The outside wall of the cafe partially crumbled last May, with nearby roads temporarily closed because of the safety hazard.

Margaret said: “What has brought everything to a crisis is the empty premises next to us. In May last year, the corner cafe collapsed in the night, and half the building fell away.

“Scaffolding was put up and takings went down by 40 per cent in the immediate aftermath. It’s been an impediment.

“And we have to reinvent the high street and parking is a huge issue.”

Blackpool Council, which made £3.6m profit from car parking charges in 2016/17, last week drew up a blueprint for saving the resort’s struggling high street.

Measures will include controlling “the expansion of edge-of-town retail”, tackling the “scruffy areas of the town centre,” and opening a new food shop in the north of the town.

But Margaret said Blackpool has a lack of free or affordable car parking – and said a park and ride system could work.

“Free one-hour parking is no good,” she said of the on-street parking on several streets. “What can you do in one hour? You can’t even get your hair done.

“If park and ride was offered from the south car parks, dropping off in the town centre, this could be accomplished by two buses, and the ride time would only be 10 minutes maximum, and the price should be pitched attractively.

“You are crying out for help and you get absolutely nothing back. It is a dreadful system and it is devised so the ordinary person can’t win. You just can’t win.”

Geoff, who took over the business from his step-father Robert Blackwood, said of the blueprint: “I see nothing offered in the short terms to help the situation. But the problem is accelerating.”

The couple believe they may have been able to attract more customers if they qualified for a government-funded grant to spruce up their shop.

However, that is only available to shops in Deansgate, Talbot Road, Topping Street, Cookson Street, and Church Street.

Earlier this year, several town centre businesses voiced their concern over the state of the town centre.

Richard Lefton, from Lefton’s Furniture Superstore in General Street, one of the oldest shops in the resort, accused the council of failing to attract shoppers and big name firms – and failing to back retailers.

He said: “If, financially, I could walk away quite well off tomorrow, these doors would be shut, I’m that annoyed, truthfully.

“Over the last probably seven or eight years, it’s become more and more difficult. There’s various issues here. Initially it was out-of-town retail parks, followed by the internet.”

Mr Lefton said he spent £10,000 on the outside of his shop, and applied for a share of the £1m funding set aside for resort stores to improve their property fronts, but also fell outside the catchment area.

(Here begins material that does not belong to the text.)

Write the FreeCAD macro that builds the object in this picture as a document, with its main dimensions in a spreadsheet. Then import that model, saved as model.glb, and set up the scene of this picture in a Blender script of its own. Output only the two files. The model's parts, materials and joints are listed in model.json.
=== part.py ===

Charlie Docherty, chairman of the Central Area Business Forum, yesterday said he has every sympathy for Geoff and Margaret.

He says lack of parking, out of town retail parks, high rates and a change of the bus route have all contributed to Coronation Street’s demise.

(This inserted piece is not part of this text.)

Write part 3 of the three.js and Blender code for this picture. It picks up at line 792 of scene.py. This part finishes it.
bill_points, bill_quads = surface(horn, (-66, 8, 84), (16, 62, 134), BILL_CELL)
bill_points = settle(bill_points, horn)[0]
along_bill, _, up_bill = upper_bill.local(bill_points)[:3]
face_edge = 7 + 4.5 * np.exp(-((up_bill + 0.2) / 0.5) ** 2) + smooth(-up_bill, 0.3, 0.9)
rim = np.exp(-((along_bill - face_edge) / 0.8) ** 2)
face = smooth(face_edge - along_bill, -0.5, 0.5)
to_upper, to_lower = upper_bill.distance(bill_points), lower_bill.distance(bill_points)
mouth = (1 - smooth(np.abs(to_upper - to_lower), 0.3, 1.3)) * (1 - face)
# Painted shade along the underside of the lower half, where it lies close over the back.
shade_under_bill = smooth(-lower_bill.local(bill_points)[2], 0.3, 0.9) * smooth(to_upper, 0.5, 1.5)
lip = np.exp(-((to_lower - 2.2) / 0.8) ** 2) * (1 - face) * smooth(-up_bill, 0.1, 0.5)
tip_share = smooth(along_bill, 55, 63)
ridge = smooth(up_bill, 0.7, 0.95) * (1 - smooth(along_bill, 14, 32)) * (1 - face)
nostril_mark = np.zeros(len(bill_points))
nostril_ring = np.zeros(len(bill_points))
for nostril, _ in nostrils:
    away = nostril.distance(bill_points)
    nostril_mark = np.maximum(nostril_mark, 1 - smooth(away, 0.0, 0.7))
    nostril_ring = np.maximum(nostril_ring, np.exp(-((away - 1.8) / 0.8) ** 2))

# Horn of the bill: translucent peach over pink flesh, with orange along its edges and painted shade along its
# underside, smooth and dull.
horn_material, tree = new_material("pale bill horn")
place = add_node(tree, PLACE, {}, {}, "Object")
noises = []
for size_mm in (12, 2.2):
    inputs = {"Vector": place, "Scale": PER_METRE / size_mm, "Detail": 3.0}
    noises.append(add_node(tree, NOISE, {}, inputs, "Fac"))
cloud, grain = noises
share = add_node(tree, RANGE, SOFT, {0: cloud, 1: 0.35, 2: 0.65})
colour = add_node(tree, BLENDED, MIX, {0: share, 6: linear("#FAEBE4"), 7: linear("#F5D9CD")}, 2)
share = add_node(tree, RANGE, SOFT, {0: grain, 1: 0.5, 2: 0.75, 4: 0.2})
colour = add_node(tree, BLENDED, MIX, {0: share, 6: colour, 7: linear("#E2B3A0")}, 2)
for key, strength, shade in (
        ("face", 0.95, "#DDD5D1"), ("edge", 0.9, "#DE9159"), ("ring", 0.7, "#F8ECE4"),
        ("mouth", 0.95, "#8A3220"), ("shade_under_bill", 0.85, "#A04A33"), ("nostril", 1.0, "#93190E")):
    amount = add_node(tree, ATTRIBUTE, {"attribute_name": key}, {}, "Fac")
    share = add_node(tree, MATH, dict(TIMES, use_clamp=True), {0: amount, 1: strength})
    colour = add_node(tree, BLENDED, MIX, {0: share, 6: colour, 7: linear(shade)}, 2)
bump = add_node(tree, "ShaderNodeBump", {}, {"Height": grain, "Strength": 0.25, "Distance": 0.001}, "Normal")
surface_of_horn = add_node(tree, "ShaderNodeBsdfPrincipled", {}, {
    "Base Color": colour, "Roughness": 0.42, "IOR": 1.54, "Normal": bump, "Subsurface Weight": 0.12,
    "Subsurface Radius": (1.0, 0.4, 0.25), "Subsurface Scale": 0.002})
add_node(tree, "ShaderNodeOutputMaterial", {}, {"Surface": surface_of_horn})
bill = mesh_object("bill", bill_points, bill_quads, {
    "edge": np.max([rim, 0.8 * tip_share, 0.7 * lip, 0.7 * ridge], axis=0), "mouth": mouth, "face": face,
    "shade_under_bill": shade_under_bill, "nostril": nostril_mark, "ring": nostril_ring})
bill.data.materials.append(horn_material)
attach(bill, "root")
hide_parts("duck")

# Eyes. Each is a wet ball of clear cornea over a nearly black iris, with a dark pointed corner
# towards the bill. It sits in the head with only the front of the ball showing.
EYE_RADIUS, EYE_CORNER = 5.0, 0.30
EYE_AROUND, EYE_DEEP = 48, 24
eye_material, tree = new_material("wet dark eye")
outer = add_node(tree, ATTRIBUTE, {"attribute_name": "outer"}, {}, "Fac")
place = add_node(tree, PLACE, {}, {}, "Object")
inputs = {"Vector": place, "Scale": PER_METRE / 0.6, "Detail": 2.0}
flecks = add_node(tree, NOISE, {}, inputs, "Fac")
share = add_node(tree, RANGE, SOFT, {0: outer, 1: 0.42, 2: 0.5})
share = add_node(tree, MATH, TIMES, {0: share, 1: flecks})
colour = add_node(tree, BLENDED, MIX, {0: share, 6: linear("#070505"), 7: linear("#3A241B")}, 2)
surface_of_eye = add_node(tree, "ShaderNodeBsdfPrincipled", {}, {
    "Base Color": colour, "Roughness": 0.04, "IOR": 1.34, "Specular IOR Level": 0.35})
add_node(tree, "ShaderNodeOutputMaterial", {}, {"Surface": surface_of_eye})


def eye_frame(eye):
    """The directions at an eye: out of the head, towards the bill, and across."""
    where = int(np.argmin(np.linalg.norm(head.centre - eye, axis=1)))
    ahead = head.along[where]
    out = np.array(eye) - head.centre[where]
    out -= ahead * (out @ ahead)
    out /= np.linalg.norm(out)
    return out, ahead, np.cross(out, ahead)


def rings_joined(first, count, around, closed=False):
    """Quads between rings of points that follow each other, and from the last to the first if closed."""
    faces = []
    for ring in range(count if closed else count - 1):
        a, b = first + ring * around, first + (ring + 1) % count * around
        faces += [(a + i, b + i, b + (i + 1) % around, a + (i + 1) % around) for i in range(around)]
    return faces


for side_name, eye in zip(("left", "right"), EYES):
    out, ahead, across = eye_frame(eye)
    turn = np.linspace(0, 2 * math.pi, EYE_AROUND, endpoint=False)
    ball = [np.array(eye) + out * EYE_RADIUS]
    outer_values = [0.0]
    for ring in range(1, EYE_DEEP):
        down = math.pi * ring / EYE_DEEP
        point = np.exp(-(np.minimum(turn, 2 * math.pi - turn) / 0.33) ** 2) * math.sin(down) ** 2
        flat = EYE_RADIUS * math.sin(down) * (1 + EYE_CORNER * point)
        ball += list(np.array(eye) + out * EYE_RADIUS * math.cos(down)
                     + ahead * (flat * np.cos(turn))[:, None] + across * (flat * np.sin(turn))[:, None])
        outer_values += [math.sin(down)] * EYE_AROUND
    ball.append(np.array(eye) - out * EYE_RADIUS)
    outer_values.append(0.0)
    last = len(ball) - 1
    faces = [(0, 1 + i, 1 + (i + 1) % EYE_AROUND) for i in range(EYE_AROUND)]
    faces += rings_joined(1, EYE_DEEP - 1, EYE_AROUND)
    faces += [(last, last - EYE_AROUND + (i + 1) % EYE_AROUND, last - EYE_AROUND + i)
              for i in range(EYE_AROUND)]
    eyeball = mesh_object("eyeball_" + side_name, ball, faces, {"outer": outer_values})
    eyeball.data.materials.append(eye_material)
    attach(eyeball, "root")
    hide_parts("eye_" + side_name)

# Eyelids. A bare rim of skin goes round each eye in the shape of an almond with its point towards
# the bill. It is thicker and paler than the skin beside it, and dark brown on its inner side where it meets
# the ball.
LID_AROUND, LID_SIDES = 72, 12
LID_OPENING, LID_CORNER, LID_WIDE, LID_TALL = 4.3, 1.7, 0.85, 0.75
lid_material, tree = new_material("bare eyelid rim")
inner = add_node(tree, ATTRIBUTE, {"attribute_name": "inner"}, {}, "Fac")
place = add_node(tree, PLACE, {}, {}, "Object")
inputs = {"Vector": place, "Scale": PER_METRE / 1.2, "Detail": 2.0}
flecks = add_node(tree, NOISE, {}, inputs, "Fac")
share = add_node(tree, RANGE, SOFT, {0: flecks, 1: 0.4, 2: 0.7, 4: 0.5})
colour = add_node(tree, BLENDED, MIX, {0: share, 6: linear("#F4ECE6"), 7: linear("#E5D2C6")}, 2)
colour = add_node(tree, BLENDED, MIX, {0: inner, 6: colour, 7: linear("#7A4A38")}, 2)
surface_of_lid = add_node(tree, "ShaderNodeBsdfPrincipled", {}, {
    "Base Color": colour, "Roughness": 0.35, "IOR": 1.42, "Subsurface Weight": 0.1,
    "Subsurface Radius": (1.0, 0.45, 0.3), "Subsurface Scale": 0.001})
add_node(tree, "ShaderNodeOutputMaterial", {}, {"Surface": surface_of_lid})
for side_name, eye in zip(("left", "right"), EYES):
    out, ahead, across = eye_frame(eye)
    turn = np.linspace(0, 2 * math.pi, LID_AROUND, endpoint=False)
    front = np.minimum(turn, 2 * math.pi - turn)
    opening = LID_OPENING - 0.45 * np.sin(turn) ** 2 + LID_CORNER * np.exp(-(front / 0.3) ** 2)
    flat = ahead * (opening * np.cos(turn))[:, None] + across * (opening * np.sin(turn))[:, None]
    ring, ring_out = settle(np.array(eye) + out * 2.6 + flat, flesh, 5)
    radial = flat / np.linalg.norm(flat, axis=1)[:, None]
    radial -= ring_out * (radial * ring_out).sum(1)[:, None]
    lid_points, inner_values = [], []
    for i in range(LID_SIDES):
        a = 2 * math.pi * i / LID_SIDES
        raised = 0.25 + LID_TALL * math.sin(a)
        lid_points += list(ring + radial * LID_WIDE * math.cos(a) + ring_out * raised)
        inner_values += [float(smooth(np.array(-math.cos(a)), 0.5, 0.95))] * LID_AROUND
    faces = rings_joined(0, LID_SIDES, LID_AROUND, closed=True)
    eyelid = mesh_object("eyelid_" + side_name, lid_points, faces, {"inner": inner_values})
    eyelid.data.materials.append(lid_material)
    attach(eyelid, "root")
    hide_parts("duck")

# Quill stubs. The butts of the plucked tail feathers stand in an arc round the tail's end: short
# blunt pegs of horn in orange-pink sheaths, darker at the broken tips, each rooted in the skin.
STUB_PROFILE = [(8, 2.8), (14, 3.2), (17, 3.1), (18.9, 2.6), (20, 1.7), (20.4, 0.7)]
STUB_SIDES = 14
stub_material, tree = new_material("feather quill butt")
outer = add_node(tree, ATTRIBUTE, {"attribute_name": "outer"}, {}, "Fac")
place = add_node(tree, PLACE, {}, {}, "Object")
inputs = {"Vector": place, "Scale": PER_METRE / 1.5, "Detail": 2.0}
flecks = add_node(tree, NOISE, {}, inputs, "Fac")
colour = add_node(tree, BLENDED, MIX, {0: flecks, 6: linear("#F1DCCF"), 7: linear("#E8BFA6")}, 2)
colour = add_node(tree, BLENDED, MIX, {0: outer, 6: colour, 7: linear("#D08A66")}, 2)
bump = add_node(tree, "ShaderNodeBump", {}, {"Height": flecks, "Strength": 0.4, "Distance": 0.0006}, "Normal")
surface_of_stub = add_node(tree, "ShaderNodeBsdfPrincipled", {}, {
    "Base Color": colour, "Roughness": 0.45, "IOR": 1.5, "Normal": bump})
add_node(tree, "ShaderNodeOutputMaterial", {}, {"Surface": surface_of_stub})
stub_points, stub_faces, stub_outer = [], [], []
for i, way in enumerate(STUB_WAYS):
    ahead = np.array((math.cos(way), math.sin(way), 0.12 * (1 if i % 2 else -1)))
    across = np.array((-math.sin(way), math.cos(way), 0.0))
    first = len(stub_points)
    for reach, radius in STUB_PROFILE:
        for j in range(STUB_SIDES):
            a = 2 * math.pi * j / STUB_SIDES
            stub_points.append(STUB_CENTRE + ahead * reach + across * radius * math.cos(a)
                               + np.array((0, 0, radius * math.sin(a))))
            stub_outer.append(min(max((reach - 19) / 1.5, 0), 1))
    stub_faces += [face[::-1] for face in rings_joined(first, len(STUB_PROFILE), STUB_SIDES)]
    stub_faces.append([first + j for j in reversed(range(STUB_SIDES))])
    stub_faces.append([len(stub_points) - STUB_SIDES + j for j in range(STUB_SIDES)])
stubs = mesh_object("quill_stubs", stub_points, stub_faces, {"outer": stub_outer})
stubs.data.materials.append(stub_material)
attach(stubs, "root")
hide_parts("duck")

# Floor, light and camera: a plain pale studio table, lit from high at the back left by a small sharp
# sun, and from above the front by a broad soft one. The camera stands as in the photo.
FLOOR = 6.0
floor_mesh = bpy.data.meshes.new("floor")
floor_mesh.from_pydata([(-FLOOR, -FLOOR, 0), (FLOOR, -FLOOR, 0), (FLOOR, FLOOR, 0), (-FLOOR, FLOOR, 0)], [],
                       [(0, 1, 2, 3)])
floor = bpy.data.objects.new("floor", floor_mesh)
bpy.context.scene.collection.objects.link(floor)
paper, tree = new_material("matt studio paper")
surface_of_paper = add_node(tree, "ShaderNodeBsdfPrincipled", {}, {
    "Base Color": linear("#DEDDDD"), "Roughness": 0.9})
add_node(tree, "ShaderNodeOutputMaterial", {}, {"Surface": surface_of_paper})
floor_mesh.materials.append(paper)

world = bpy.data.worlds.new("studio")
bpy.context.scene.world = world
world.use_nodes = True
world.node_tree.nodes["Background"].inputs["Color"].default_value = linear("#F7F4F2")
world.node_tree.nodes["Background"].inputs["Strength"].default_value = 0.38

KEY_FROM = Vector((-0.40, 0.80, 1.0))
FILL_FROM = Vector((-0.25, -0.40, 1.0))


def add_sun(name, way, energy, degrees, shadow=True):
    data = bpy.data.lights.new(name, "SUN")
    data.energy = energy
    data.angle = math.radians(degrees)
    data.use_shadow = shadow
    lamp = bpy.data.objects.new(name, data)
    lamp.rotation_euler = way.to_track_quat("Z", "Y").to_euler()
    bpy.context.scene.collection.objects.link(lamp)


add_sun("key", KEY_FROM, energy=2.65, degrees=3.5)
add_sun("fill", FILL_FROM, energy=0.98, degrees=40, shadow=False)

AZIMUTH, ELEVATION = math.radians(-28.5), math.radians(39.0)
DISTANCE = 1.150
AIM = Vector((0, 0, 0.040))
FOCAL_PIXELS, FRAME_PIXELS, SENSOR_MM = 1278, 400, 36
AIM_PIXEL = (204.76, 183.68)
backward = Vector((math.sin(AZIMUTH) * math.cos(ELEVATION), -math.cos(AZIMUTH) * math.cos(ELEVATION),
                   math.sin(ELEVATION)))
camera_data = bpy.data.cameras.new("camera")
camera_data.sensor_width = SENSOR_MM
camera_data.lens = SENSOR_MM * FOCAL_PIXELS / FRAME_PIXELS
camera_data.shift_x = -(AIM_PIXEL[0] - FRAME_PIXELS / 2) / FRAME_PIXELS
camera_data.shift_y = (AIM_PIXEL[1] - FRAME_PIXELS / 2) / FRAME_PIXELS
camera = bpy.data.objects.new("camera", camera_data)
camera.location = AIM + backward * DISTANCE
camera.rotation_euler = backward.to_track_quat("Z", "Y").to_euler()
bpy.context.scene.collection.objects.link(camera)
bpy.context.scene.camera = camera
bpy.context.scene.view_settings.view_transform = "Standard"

He says: “If you are not getting the footfall you are not getting the income to pay very expensive rates but you are still expected to pay them. It’s a vicious circle.

“Like everyone else in the seaside business, you have to make enough money in the season to survive winter months. When footfall falls you don’t make enough to even survive the season let alone the winter.”

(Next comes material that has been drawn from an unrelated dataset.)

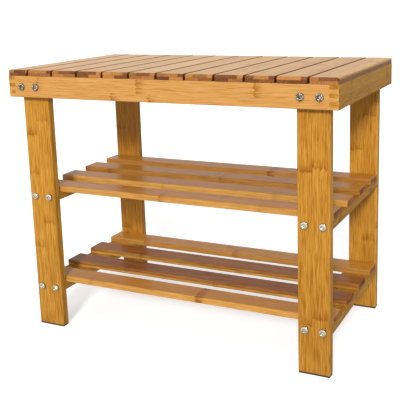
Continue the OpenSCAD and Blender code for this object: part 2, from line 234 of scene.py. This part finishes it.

Coun Mark Smith, Blackpool Council’s cabinet member for regeneration, enterprise and economic development, said: “We appreciate that this must be a difficult time for the owners. The decision to close a business is never an easy one.

“We understand that business rates are an issue of great concern to businesses but unfortunately we have no control over them.”

Rates are set nationally by the Government. Coun Smith added that money for improving the town centre was “restricted” and had to be focused in five “priority areas”.

“Coronation Street is unfortunately not one of the target streets for improvement at this time,” he said.

“Ideally, we would have resource to improve all areas but the nature of such funds is a targeted approach is required. The council values independent traders in the town centre and continues to provide assistance through various means.”